Gloat’s story begins around 2008, when the small tech company that co-founder and CEO Ben Reuveni was working for at the time got acquired by IBM. As an IBM employee, he says he began to notice the “silos” in the organization.
“I saw the lack of visibility for me as an employee to see how I can navigate my career within the company,” Reuveni told Built In. “I had two options — to explore outside of the company, or to explore internally. What is interesting is that exploring outside of the company was much easier for me than exploring internally.”
Gloat aims to help solve that problem by providing a place where a company’s employees and managers can connect with each other.

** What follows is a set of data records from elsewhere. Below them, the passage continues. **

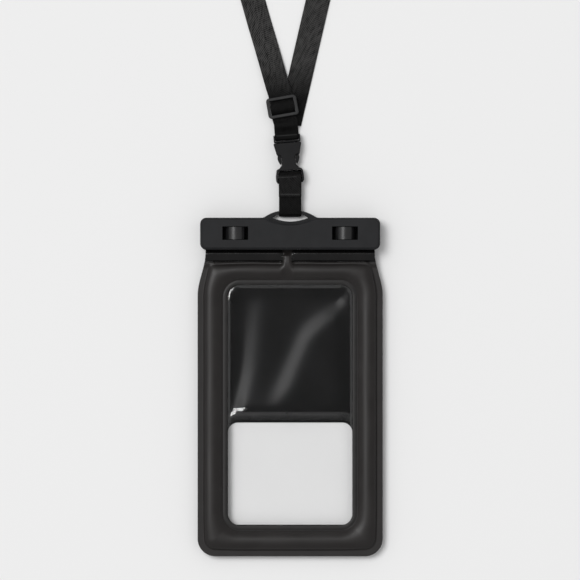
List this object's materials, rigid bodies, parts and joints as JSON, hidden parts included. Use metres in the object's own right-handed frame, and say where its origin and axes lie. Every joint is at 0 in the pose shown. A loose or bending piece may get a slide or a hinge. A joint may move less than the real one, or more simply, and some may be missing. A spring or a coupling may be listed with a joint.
{
  "type": "waterproof phone pouch",
  "caption": "Waterproof phone pouch with a padded frame, clear windows, a clamp bar with turn locks, and a neck strap on a side-release buckle.",
  "frame": {"origin": "middle of the clamp bar's back face, on the table that the pouch lies on", "axes": "+Z out of the pouch's front, +Y from the pouch towards the neck strap, +X to the right seen from the front"},
  "size_m": [0.1366, 0.6192, 0.0151],
  "materials": {
    "clamp_plastic": "satin charcoal moulded plastic with a fine spark texture",
    "lock_plastic": "smooth black moulded plastic",
    "black_film": "soft satin black welded film",
    "clear_film": "clear glossy flexible film",
    "webbing": "black woven polyester webbing",
    "buckle_plastic": "black moulded acetal, lightly satin"
  },
  "bodies": {
    "pouch": {"clamp_back": "clamp_plastic", "clamp_front": "clamp_plastic", "padded_front": "black_film", "front_window": "clear_film", "back_panel": "black_film", "back_window": "clear_film", "lower_strap": "webbing", "buckle_female": "buckle_plastic", "buckle_male": "buckle_plastic", "slider": "buckle_plastic", "neck_strap": "webbing"},
    "left_lock": {"lock_left": "lock_plastic"},
    "right_lock": {"lock_right": "lock_plastic"}
  },
  "joints": [
    {"name": "left_lock_turn", "type": "hinge", "parent": "pouch", "child": "left_lock", "pos_m": [-0.0355, 0.0002, 0.0075], "axis": [0, -1, 0], "range_deg": [0, 80]},
    {"name": "right_lock_turn", "type": "hinge", "parent": "pouch", "child": "right_lock", "pos_m": [0.0355, 0.0002, 0.0075], "axis": [0, 1, 0], "range_deg": [0, 80]}
  ]
}
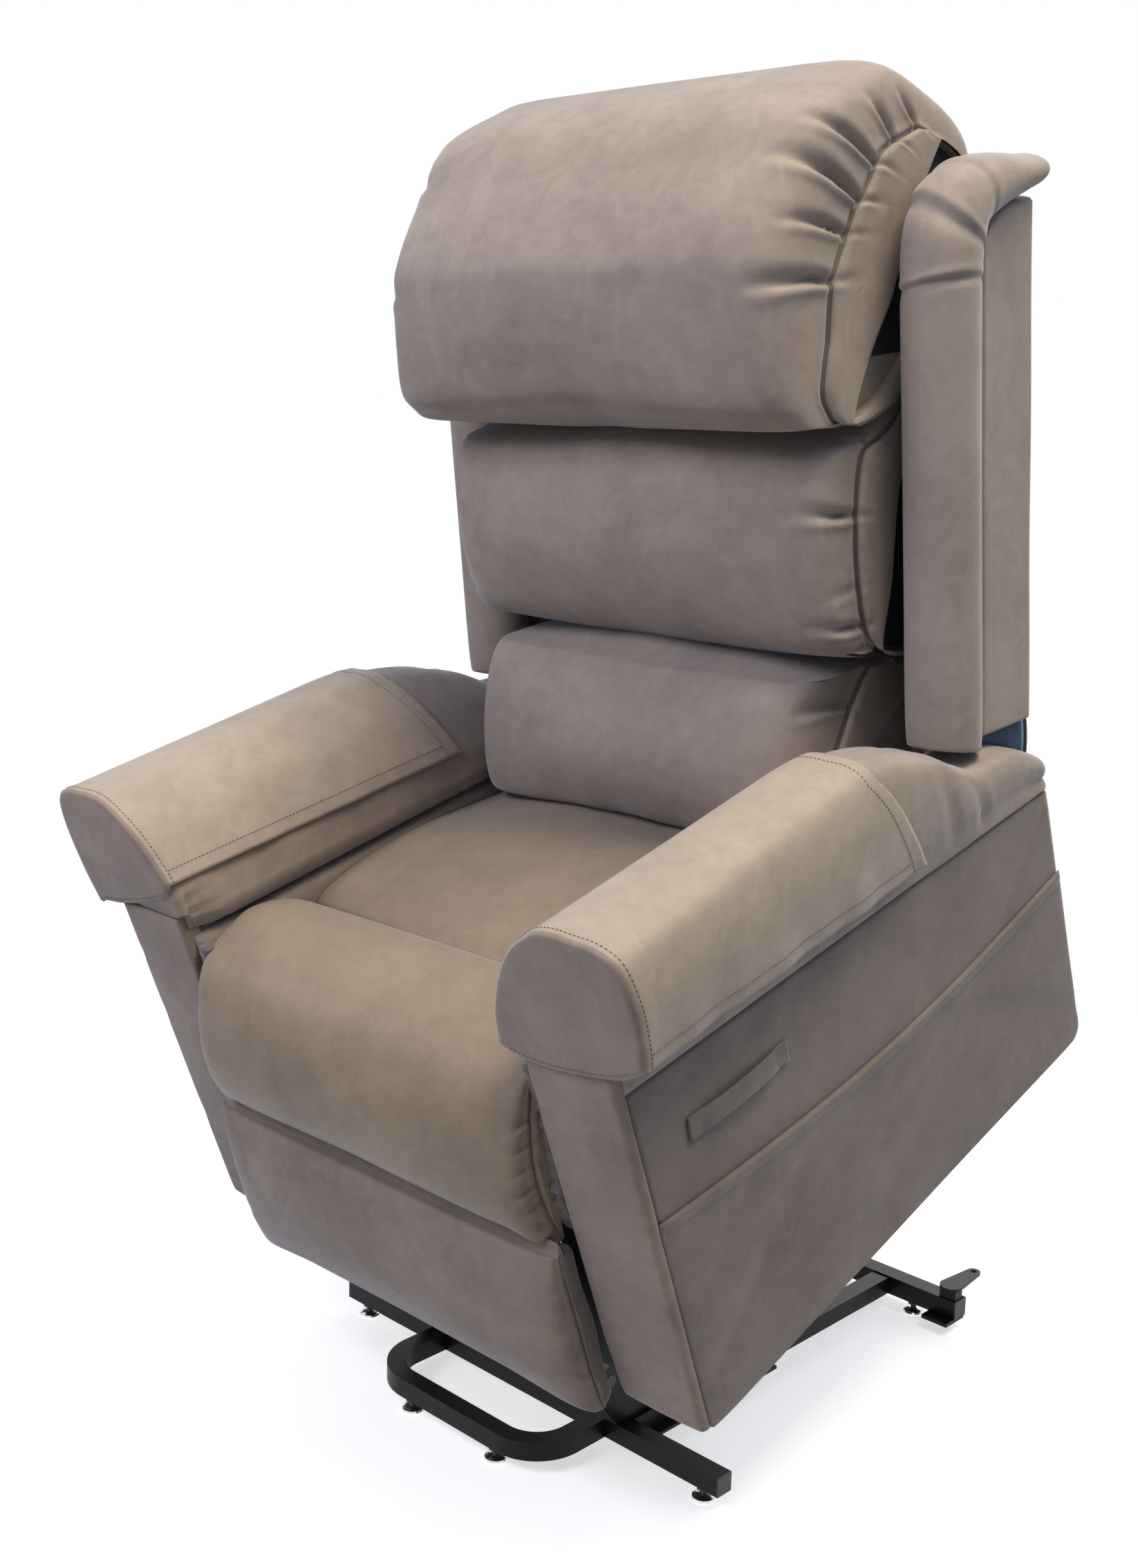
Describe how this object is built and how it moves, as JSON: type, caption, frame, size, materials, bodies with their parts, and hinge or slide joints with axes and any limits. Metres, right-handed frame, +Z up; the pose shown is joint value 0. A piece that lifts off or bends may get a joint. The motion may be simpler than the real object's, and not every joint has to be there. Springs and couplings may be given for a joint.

Using AI, the platform automatically creates a career path for a given employee within the organization, and then shows opportunities within their company that can help them reach their goals. This can be open full-time positions, part-time projects, mentoring and shadowing opportunities — “everything that relates to career movement within a company,” says Reuveni.
Today, major brands like Unilever, Nestlé and MetLife use Gloat. In just the last year, the company’s customer base has grown 4x, and its ARR grew 5x. Reuveni says much of this success can be attributed to the pandemic, which has forced nearly every company to be more resourceful and agile. These days, a small company can blow up and a large company can tank seemingly overnight, so they need to be ready to tap into their team’s talent more efficiently.
For example, Reuveni says that, during the height of the pandemic, certain departments in Unilever were underworked while other departments were completely swamped. So, the company used Gloat to reallocate some of its underutilized staff over to the overworked side to help complete projects. In the end, Unilever resourced more than 4,000 business projects thanks to Gloat, including the launch of a new ice cream product and about a dozen new hygiene products to meet surging demand.
Looking ahead, Reuveni predicts that the need for tech like Gloat’s will continue to be a critical component of companies’ internal recruitment efforts. Although we appear to be coming out of the worst of the pandemic, the last 15 months will certainly have a lasting effect on how businesses operate. For instance, many large companies have shifted to a permanent “hybrid” model in which employees are only expected to work at the office a few days out of the week, completely changing what the “work environment” will look like.
“In the past, if you wanted to find your next career opportunity within the company, 95 percent of the time you were able to do that because you met someone in the hallway or at the elevator,” Reuveni said. “Now, even that you don’t have. When everything is hybrid, you need to strengthen that connection somehow. You need some technology to navigate that.”
To keep up with this growing need, Reuveni says Gloat will use this fresh funding to further invest in its product and R&D efforts, as well as grow its sales and customer success teams. In the next year he says the company’s global headcount will likely double, which means it will double its NYC office as well.